------ SUPPLIED DATA ------

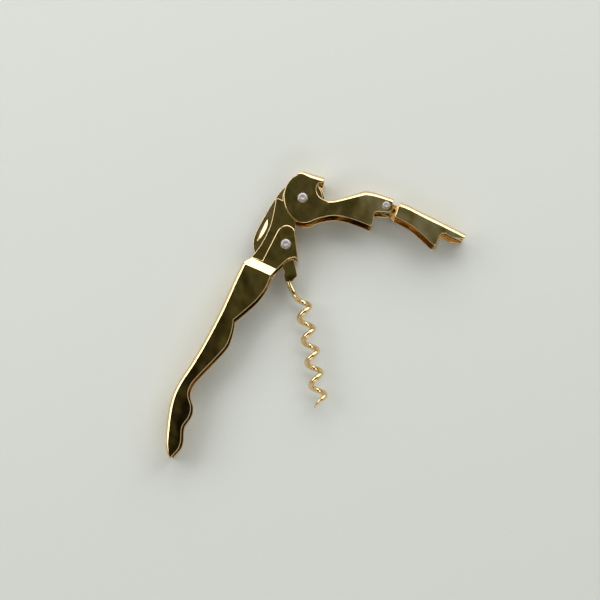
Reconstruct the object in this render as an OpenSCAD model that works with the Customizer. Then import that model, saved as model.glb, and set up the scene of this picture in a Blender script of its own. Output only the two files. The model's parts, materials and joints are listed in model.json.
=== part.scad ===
// Two-step lever corkscrew of folded sheet, lying on its side with the lever and the worm swung out.
// +X runs along the handle from its tail to its head, +Y points to its back and +Z across the sheet.
// Every outline is drawn about the lever pin and mid-way between the two legs of the handle.

/* [Handle shell] */
// Length of the folded shell from its shoulder to the tip of its tail
shell_len = 84.8; // [76:0.2:96]
// Width over the two legs of the shell and of the levers
shell_w = 13.2; // [12.4:0.1:15]
// Thickness of the shell's sheet
shell_t = 1.0; // [0.8:0.05:1.2]
// Outer radius of the shell's fold
fold_r = 2.0; // [1.6:0.1:2.2]
// Distance from the lever pin to the shell's full-width shoulder
shoulder_x = 35.3; // [34.5:0.1:38]
// Length of the slope on which the legs step inwards
slope_len = 3.8; // [3:0.1:4.5]
// Height of the shell's straight back above the lever pin
back_y = 10.0; // [9.6:0.1:11]
// Depth of a leg at the shoulder, from the back to the open edge
leg_depth = 13.0; // [12:0.1:14]

/* [Head plates] */
// Thickness of each inner plate
plate_t = 0.9; // [0.7:0.05:1.1]
// Radius of the inner plates round the lever pin
plate_head_r = 8.3; // [7.8:0.1:8.6]
// Distance from the lever pin back to the worm pin
worm_pin_x = 20.3; // [19.5:0.1:21]
// Distance of the worm pin below the lever pin
worm_pin_y = 2.5; // [2:0.1:3]

/* [Levers] */
// Thickness of the levers' sheet
lever_t = 0.9; // [0.7:0.05:1.1]
// Outer radius of the levers' folds
lever_fold_r = 2.2; // [1.9:0.1:2.4]
// Distance from the lever pin to the link pin
lever_len = 34.8; // [33.5:0.1:37]
// Distance from the link pin to the tip of the lower lever
lower_len = 35.2; // [32:0.2:38]
// Angle of the upper lever from the handle's axis
lever_angle = -68.6; // [-75:0.2:-62]
// Bend between the upper and the lower lever
lower_bend = -14.8; // [-17:0.2:-13]

/* [Worm] */
// Diameter of the wire
wire_d = 2.3; // [1.9:0.1:2.6]
// Radius of the coil, to the middle of the wire
coil_r = 2.5; // [2.2:0.1:2.8]
// Rise of one turn of the coil
pitch = 9.3; // [8.6:0.1:9.8]
// Number of turns
turns = 5; // [4:0.5:5]
// Angle of the worm from the handle's axis
worm_angle = -143.5; // [-150:0.5:-135]
// Distance of the coil's axis from the worm pin
coil_offset = 2.85; // [2.4:0.05:3.2]

/* [Knife] */
// Thickness of the foil knife
knife_t = 1.6; // [1.2:0.1:2]
// Distance from the lever pin to the knife's tip
knife_len = 28.5; // [27:0.1:29]
// Width of the blade
knife_w = 8.4; // [7.6:0.1:8.6]

/* [Pins] */
// Diameter of the lever pin and of the worm pin
pin_d = 2.8; // [2.4:0.1:3.2]
// Diameter of the link pin
link_d = 2.2; // [1.8:0.1:2.4]
// Diameter of the rivet heads on the lever pin and the worm pin
head_d = 3.8; // [3.6:0.1:4.4]
// Diameter of the rivet heads on the link pin
link_head_d = 3.0; // [2.8:0.1:3.2]
// Depth of the recess in which a rivet head lies
head_h = 0.4; // [0.3:0.05:0.45]

/* [Fits] */
// Running clearance round a pin
pin_fit = 0.05; // [0.03:0.01:0.1]
// Gap between faces that slide past each other
run_gap = 0.1; // [0.05:0.01:0.15]
// Gap round a rivet head in its recess
head_fit = 0.25; // [0.15:0.05:0.3]
// Spring thickness
spring_t = 0.7; // [0.5:0.1:0.9]

/* [Hidden] */
$fn = 48;

gold = "#B59A4A";
steel = "#C9CCD2";

// Levels across the sheet, counted from the middle plane outwards
outer_z = shell_w / 2;
lever_in_z = outer_z - lever_t;
tongue_z = lever_in_z - run_gap;
plate_z = tongue_z - shell_t;
bay_z = plate_z - plate_t;
neck_gap = 0.5;
neck_z = lever_in_z - neck_gap;

worm_pin = [-worm_pin_x, -worm_pin_y];
link_pin = [lever_len, 0];

// ---- paths -------------------------------------------------------------------------------------

// Catmull-Rom point at t between b and c
function spline_point(a, b, c, d, t) =
    0.5 * (2 * b + (c - a) * t + (2 * a - 5 * b + 4 * c - d) * t * t + (3 * b - a - 3 * c + d) * t * t * t);

// Smooth curve through every point of a list, with n steps between neighbours
function smooth(p, n = 4) = let (last = len(p) - 1) concat(
    [for (i = [0 : last - 1]) for (k = [0 : n - 1])
        spline_point(p[max(i - 1, 0)], p[i], p[i + 1], p[min(i + 2, last)], k / n)],
    [p[last]]);

// Same path, moved to its right-hand side by d, or at each point by its own value of a list d
function beside(p, d) = let (last = len(p) - 1) [for (i = [0 : last])
    let (v = p[min(i + 1, last)] - p[max(i - 1, 0)])
    p[i] + (is_num(d) ? d : d[i]) * [v[1], -v[0]] / norm(v)];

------

- [WRITTEN PROBLEM]
Reproduce the full listing word for word.

- [ANSWER TO THIS EXERCISE]
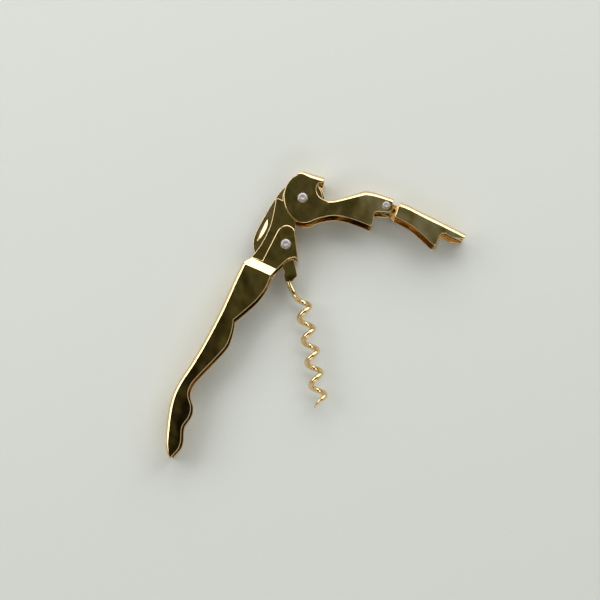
Reconstruct the object in this render as an OpenSCAD model that works with the Customizer. Then import that model, saved as model.glb, and set up the scene of this picture in a Blender script of its own. Output only the two files. The model's parts, materials and joints are listed in model.json.
=== part.scad ===
// Two-step lever corkscrew of folded sheet, lying on its side with the lever and the worm swung out.
// +X runs along the handle from its tail to its head, +Y points to its back and +Z across the sheet.
// Every outline is drawn about the lever pin and mid-way between the two legs of the handle.

/* [Handle shell] */
// Length of the folded shell from its shoulder to the tip of its tail
shell_len = 84.8; // [76:0.2:96]
// Width over the two legs of the shell and of the levers
shell_w = 13.2; // [12.4:0.1:15]
// Thickness of the shell's sheet
shell_t = 1.0; // [0.8:0.05:1.2]
// Outer radius of the shell's fold
fold_r = 2.0; // [1.6:0.1:2.2]
// Distance from the lever pin to the shell's full-width shoulder
shoulder_x = 35.3; // [34.5:0.1:38]
// Length of the slope on which the legs step inwards
slope_len = 3.8; // [3:0.1:4.5]
// Height of the shell's straight back above the lever pin
back_y = 10.0; // [9.6:0.1:11]
// Depth of a leg at the shoulder, from the back to the open edge
leg_depth = 13.0; // [12:0.1:14]

/* [Head plates] */
// Thickness of each inner plate
plate_t = 0.9; // [0.7:0.05:1.1]
// Radius of the inner plates round the lever pin
plate_head_r = 8.3; // [7.8:0.1:8.6]
// Distance from the lever pin back to the worm pin
worm_pin_x = 20.3; // [19.5:0.1:21]
// Distance of the worm pin below the lever pin
worm_pin_y = 2.5; // [2:0.1:3]

/* [Levers] */
// Thickness of the levers' sheet
lever_t = 0.9; // [0.7:0.05:1.1]
// Outer radius of the levers' folds
lever_fold_r = 2.2; // [1.9:0.1:2.4]
// Distance from the lever pin to the link pin
lever_len = 34.8; // [33.5:0.1:37]
// Distance from the link pin to the tip of the lower lever
lower_len = 35.2; // [32:0.2:38]
// Angle of the upper lever from the handle's axis
lever_angle = -68.6; // [-75:0.2:-62]
// Bend between the upper and the lower lever
lower_bend = -14.8; // [-17:0.2:-13]

/* [Worm] */
// Diameter of the wire
wire_d = 2.3; // [1.9:0.1:2.6]
// Radius of the coil, to the middle of the wire
coil_r = 2.5; // [2.2:0.1:2.8]
// Rise of one turn of the coil
pitch = 9.3; // [8.6:0.1:9.8]
// Number of turns
turns = 5; // [4:0.5:5]
// Angle of the worm from the handle's axis
worm_angle = -143.5; // [-150:0.5:-135]
// Distance of the coil's axis from the worm pin
coil_offset = 2.85; // [2.4:0.05:3.2]

/* [Knife] */
// Thickness of the foil knife
knife_t = 1.6; // [1.2:0.1:2]
// Distance from the lever pin to the knife's tip
knife_len = 28.5; // [27:0.1:29]
// Width of the blade
knife_w = 8.4; // [7.6:0.1:8.6]

/* [Pins] */
// Diameter of the lever pin and of the worm pin
pin_d = 2.8; // [2.4:0.1:3.2]
// Diameter of the link pin
link_d = 2.2; // [1.8:0.1:2.4]
// Diameter of the rivet heads on the lever pin and the worm pin
head_d = 3.8; // [3.6:0.1:4.4]
// Diameter of the rivet heads on the link pin
link_head_d = 3.0; // [2.8:0.1:3.2]
// Depth of the recess in which a rivet head lies
head_h = 0.4; // [0.3:0.05:0.45]

/* [Fits] */
// Running clearance round a pin
pin_fit = 0.05; // [0.03:0.01:0.1]
// Gap between faces that slide past each other
run_gap = 0.1; // [0.05:0.01:0.15]
// Gap round a rivet head in its recess
head_fit = 0.25; // [0.15:0.05:0.3]
// Spring thickness
spring_t = 0.7; // [0.5:0.1:0.9]

/* [Hidden] */
$fn = 48;

gold = "#B59A4A";
steel = "#C9CCD2";

// Levels across the sheet, counted from the middle plane outwards
outer_z = shell_w / 2;
lever_in_z = outer_z - lever_t;
tongue_z = lever_in_z - run_gap;
plate_z = tongue_z - shell_t;
bay_z = plate_z - plate_t;
neck_gap = 0.5;
neck_z = lever_in_z - neck_gap;

worm_pin = [-worm_pin_x, -worm_pin_y];
link_pin = [lever_len, 0];

// ---- paths -------------------------------------------------------------------------------------

// Catmull-Rom point at t between b and c
function spline_point(a, b, c, d, t) =
    0.5 * (2 * b + (c - a) * t + (2 * a - 5 * b + 4 * c - d) * t * t + (3 * b - a - 3 * c + d) * t * t * t);

// Smooth curve through every point of a list, with n steps between neighbours
function smooth(p, n = 4) = let (last = len(p) - 1) concat(
    [for (i = [0 : last - 1]) for (k = [0 : n - 1])
        spline_point(p[max(i - 1, 0)], p[i], p[i + 1], p[min(i + 2, last)], k / n)],
    [p[last]]);

// Same path, moved to its right-hand side by d, or at each point by its own value of a list d
function beside(p, d) = let (last = len(p) - 1) [for (i = [0 : last])
    let (v = p[min(i + 1, last)] - p[max(i - 1, 0)])
    p[i] + (is_num(d) ? d : d[i]) * [v[1], -v[0]] / norm(v)];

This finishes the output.